OK, this is not supposed to happen.  You do not want Jesus oozing out all over the place.  It ruins the surprise and it's very difficult to clean up.  FAIL!!!

However...the point still gets across.  Look inside:

The tomb is empty!!!  Hooray! 

Where'd He go?

To prevent Mallow Seepage I recommend using the large crescent roll dough and then seal, seal, seal it up really good.  There are some other resurrection cookies and stuff but they take a long time and are not as tasty as these.  These rolls taste a little like a cinnamon roll but not nearly as sugary sweet.

So that is what we did for Good Friday.  Tomorrow we will dye our Easter Eggs.  Sunday we will wake up to Easter baskets and spend church and lunch with a dear friend. 

Oh I have to add one more idea because it really made us laugh!  This same friend that is hosting us for Easter called me last week.

"I need a creative idea," she said.  Her sons Christian Preschool was having an Easter party.  She signed up to do the games.  The school sent a reminder to the parents involved in the party planning to please keep the treat, crafts, games, and decorations Christ centered.  No bunnies, no eggs, etc. (Or as my friend put it "so that we are sure to really slap them upside the head with what the Holiday is really about." Ha!)  I do love making sure that our children know what Christmas, Easter, St. Patty's and the like are truly about but I am all for balance.  Anywhoo, she and I brainstormed various ideas.

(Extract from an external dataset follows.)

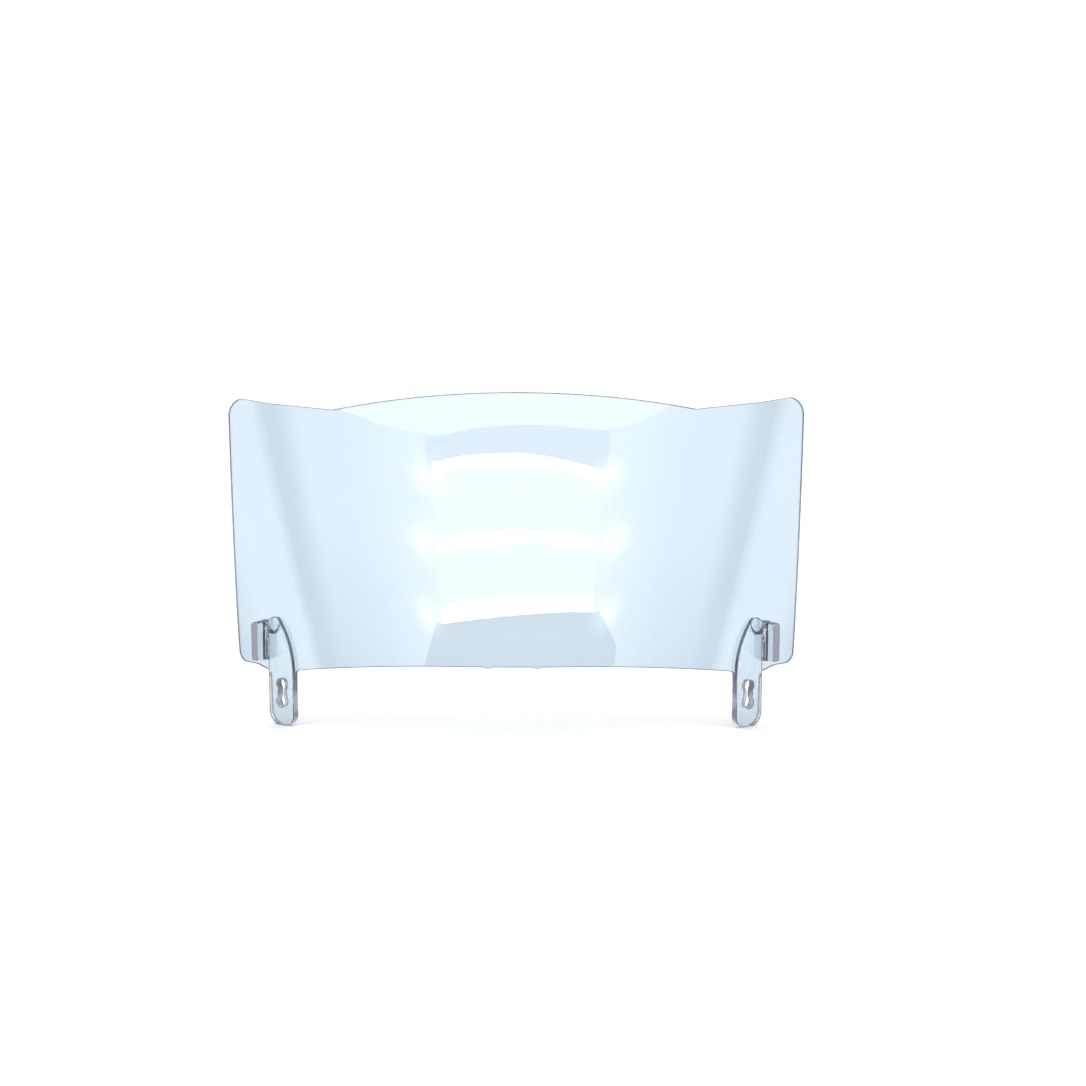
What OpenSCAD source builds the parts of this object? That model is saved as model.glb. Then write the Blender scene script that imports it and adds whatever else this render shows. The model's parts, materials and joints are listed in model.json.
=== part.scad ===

"I know,"  I finally said, "how about instead of Pin the Tail on the Donkey you do Pin the Jesus on the Cross?  The kids can't go wrong!  If they miss the cross and Jesus is up in the clouds or walkin' about on the hill, it's still all good.  Everyone wins!  And we know how schools like to be sure and have a class full of winners."

We had a good laugh over this idea.  For some reason she didn't run with it.  I don't know...

I would love to hear your clever Easter traditions!  Feel free to share below in a comment.  In the mean time, my family and I are off to the recycling station!  Happy Earth Day, ya'll!